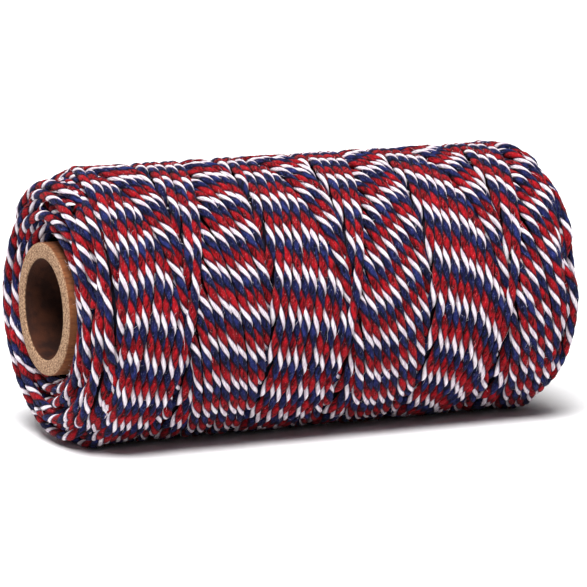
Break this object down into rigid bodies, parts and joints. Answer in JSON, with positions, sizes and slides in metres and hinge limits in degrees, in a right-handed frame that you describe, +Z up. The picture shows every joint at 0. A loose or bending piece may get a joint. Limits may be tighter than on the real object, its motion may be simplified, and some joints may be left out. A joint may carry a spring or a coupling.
{
  "type": "roll of twisted cotton twine on a cardboard tube",
  "caption": "Roll of red, white and navy twisted cotton twine, cross-wound on an open cardboard tube, lying on its side.",
  "frame": {"origin": "on the surface that the roll lies on, below the middle of the roll", "axes": "+X along the cardboard tube, +Z up, -Y towards the front of the roll"},
  "size_m": [0.1176, 0.06, 0.0595],
  "materials": {
    "kraft_board": "matt spiral-wound kraft board with a fibrous cut edge",
    "twine_red": "dyed cotton yarn, matt, one ply of the twine",
    "twine_white": "bleached cotton yarn, matt, one ply of the twine",
    "twine_navy": "dyed cotton yarn, matt, one ply of the twine"
  },
  "bodies": {
    "root": {"core_tube": "kraft_board", "wound_twine": "twine_red"}
  },
  "joints": []
}
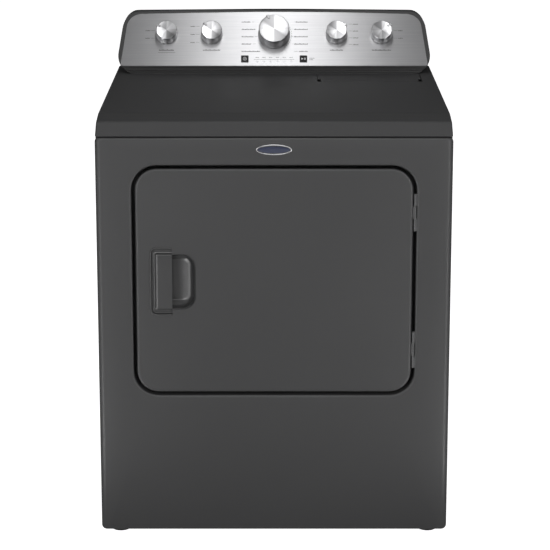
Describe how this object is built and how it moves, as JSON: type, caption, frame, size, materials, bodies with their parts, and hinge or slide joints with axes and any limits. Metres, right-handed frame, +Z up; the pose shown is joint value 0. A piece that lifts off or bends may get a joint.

Exercise – Each line above must be printed exactly as it appears.

Expected answer –
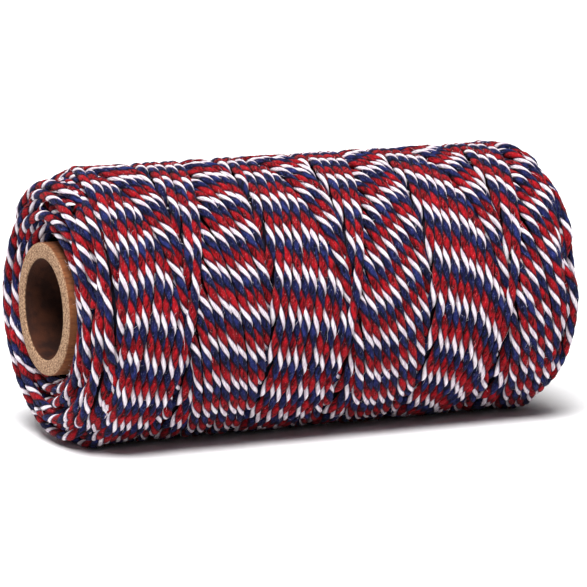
Break this object down into rigid bodies, parts and joints. Answer in JSON, with positions, sizes and slides in metres and hinge limits in degrees, in a right-handed frame that you describe, +Z up. The picture shows every joint at 0. A loose or bending piece may get a joint. Limits may be tighter than on the real object, its motion may be simplified, and some joints may be left out. A joint may carry a spring or a coupling.
{
  "type": "roll of twisted cotton twine on a cardboard tube",
  "caption": "Roll of red, white and navy twisted cotton twine, cross-wound on an open cardboard tube, lying on its side.",
  "frame": {"origin": "on the surface that the roll lies on, below the middle of the roll", "axes": "+X along the cardboard tube, +Z up, -Y towards the front of the roll"},
  "size_m": [0.1176, 0.06, 0.0595],
  "materials": {
    "kraft_board": "matt spiral-wound kraft board with a fibrous cut edge",
    "twine_red": "dyed cotton yarn, matt, one ply of the twine",
    "twine_white": "bleached cotton yarn, matt, one ply of the twine",
    "twine_navy": "dyed cotton yarn, matt, one ply of the twine"
  },
  "bodies": {
    "root": {"core_tube": "kraft_board", "wound_twine": "twine_red"}
  },
  "joints": []
}
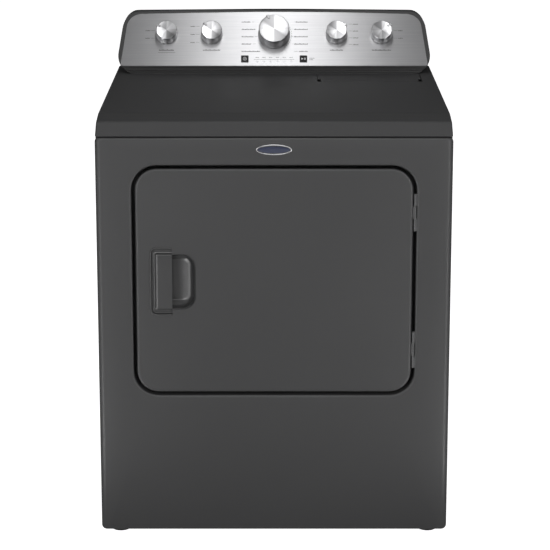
Describe how this object is built and how it moves, as JSON: type, caption, frame, size, materials, bodies with their parts, and hinge or slide joints with axes and any limits. Metres, right-handed frame, +Z up; the pose shown is joint value 0. A piece that lifts off or bends may get a joint.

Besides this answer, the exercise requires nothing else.